Nunca como ahora se mostraron tan infructuosas las advertencias a autoridades, decisores y ciudadanos, que, como en cada verano, exhortaban a implementar acciones preventivas con la finalidad de minimizar los impactos del encuentro entre fenómenos naturales y poblaciones vulnerables. Esta terrible actitud de dejadez ha dado pie a lamentaciones típicas de estas fechas, en las que las supuestas lecciones aprendidas se desvanecen al calor de otras urgencias nacionales.
Los episodios de El Niño de 1972/73 (“El Niño olvidado”), de 1982/83, de 1997/98 y de El Niño costero del 2017, pero también los huaicos e inundaciones menores acaecidos en los veranos “normales” no han sido suficientes para empoderar una política pública ante los desastres (a los que se les sigue apellidando inocentemente “naturales”). La experiencia señala que continuaremos en la misma senda de olvido, indefensión y agravada exposición, sin importar la intensidad o frecuencia de los eventos, sean sísmicos o hidroclimáticos. Una suerte de consabida resignación ante lo que nos golpeará.
Si bien las expectativas para que el Estado y la sociedad internalicen las lecciones derivadas de las recientes calamidades son bastante pobres, esta fatídica experiencia ha puesto en evidencia una serie de debilidades que plantean un panorama poco auspicioso para la gestión de futuros escenarios críticos. Una primera constatación es que el Estado ha ratificado su incapacidad para el manejo de riesgos y desastres: carencia de liderazgo, improvisación, debilidad institucional, desgobierno territorial, corrupción, desdén (¿o incomprensión?) por la data científica, demora en la ejecución de obras, etc.
De otro lado, la gravedad de los impactos de las lluvias, inundaciones y huaicos ha rebasado la capacidad de los gestores al mando de las entidades creadas en respuesta. El caso de la Autoridad para la Reconstrucción con Cambios es muy expresivo. Sin embargo, viene precedida de otras respuestas fallidas. Recuérdese el Forsur frente al sismo del 2007, que prometió la “reconstrucción integral” de Pisco e Ica; o el comité ejecutivo de reconstrucción de El Niño en 1997, donde primó el aprovechamiento político de la calamidad. Pareciera que con cada evento se crea una institución ad hoc que no logra satisfacer las expectativas de los damnificados.
Así, se corrobora el pobre papel de los gobiernos regionales y locales, cuya capacidad técnica y preventiva es deplorable. Nunca como antes ha de lamentarse tanto que algunas alcaldías hayan autorizado la ubicación de familias en riberas, cauces o conos de deyección de huaicos, para no mencionar la deficitaria inversión en prevención de riesgos.

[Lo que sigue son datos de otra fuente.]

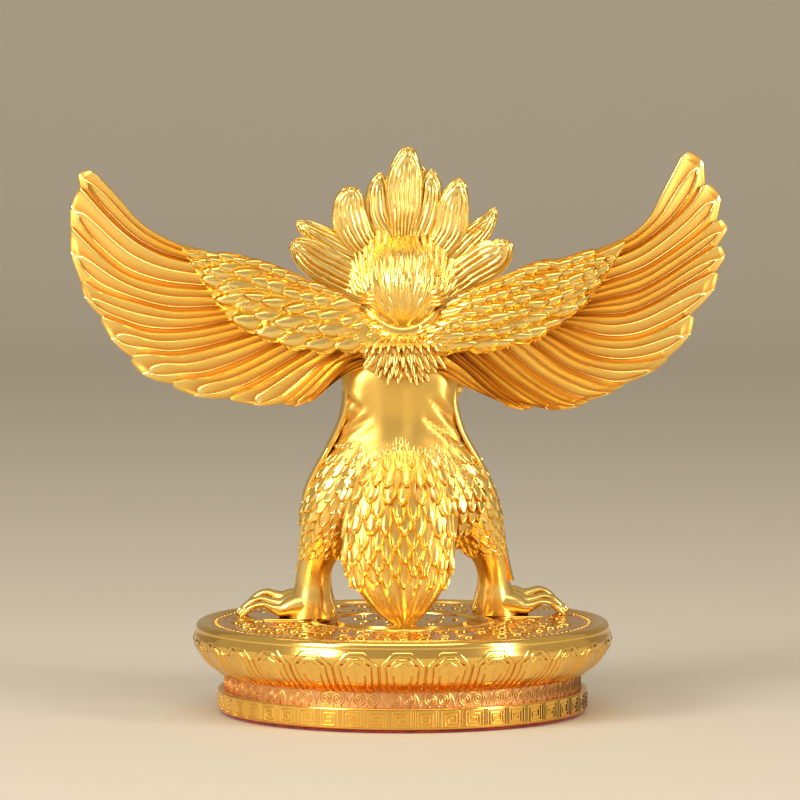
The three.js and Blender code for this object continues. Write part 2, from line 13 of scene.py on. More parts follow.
import bpy
import numpy as np
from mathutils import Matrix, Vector


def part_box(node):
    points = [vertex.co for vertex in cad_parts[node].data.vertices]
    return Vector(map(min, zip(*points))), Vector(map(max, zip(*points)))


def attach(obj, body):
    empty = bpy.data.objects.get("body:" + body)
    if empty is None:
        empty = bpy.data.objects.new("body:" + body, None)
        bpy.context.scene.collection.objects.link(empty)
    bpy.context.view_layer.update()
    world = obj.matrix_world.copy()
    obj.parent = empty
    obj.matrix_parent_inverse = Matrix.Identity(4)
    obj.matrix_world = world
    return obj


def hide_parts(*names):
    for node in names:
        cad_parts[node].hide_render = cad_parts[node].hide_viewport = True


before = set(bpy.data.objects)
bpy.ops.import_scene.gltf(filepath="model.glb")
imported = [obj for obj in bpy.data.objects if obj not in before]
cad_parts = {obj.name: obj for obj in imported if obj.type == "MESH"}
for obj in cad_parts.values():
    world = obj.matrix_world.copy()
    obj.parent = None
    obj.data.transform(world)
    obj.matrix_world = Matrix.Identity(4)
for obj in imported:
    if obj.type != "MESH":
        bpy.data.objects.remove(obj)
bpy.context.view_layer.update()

log = logging.getLogger("garuda")
MM = 0.001
ROOT = "root"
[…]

De igual modo, la coyuntura crítica revela el disminuido aprecio por los pronósticos científicos en las esferas de decisión. En tiempos de posverdades, antiintelectualismo, ‘fake news’ y negacionismo climático, las autoridades parecen coherentes con esas narrativas. La prevención necesita un soporte de información, pero ello se le niega impunemente. A esto se suma el escaso peso político de las entidades especializadas en emergencias y manejo de desastres, lo que las convierte en actores irrelevantes tanto en los momentos críticos como en los de “normalidad”, agudizándose la displicencia.
Muchos deben estar aceptando que vivir en zonas de riesgo tiene un precio muy caro, pero este reconocimiento se irá diluyendo a medida que los actuales episodios se conviertan en un triste pero lejano recuerdo y aparezcan otras urgencias y prioridades.
En resumen, la prevención y preparación frente a las amenazas naturales son demandas intensamente y aclamadas inmediatamente después de un desastre, pero escasamente aplicadas antes de él. Así, difícil hacer de la necesidad virtud en materia de riesgos y emergencias.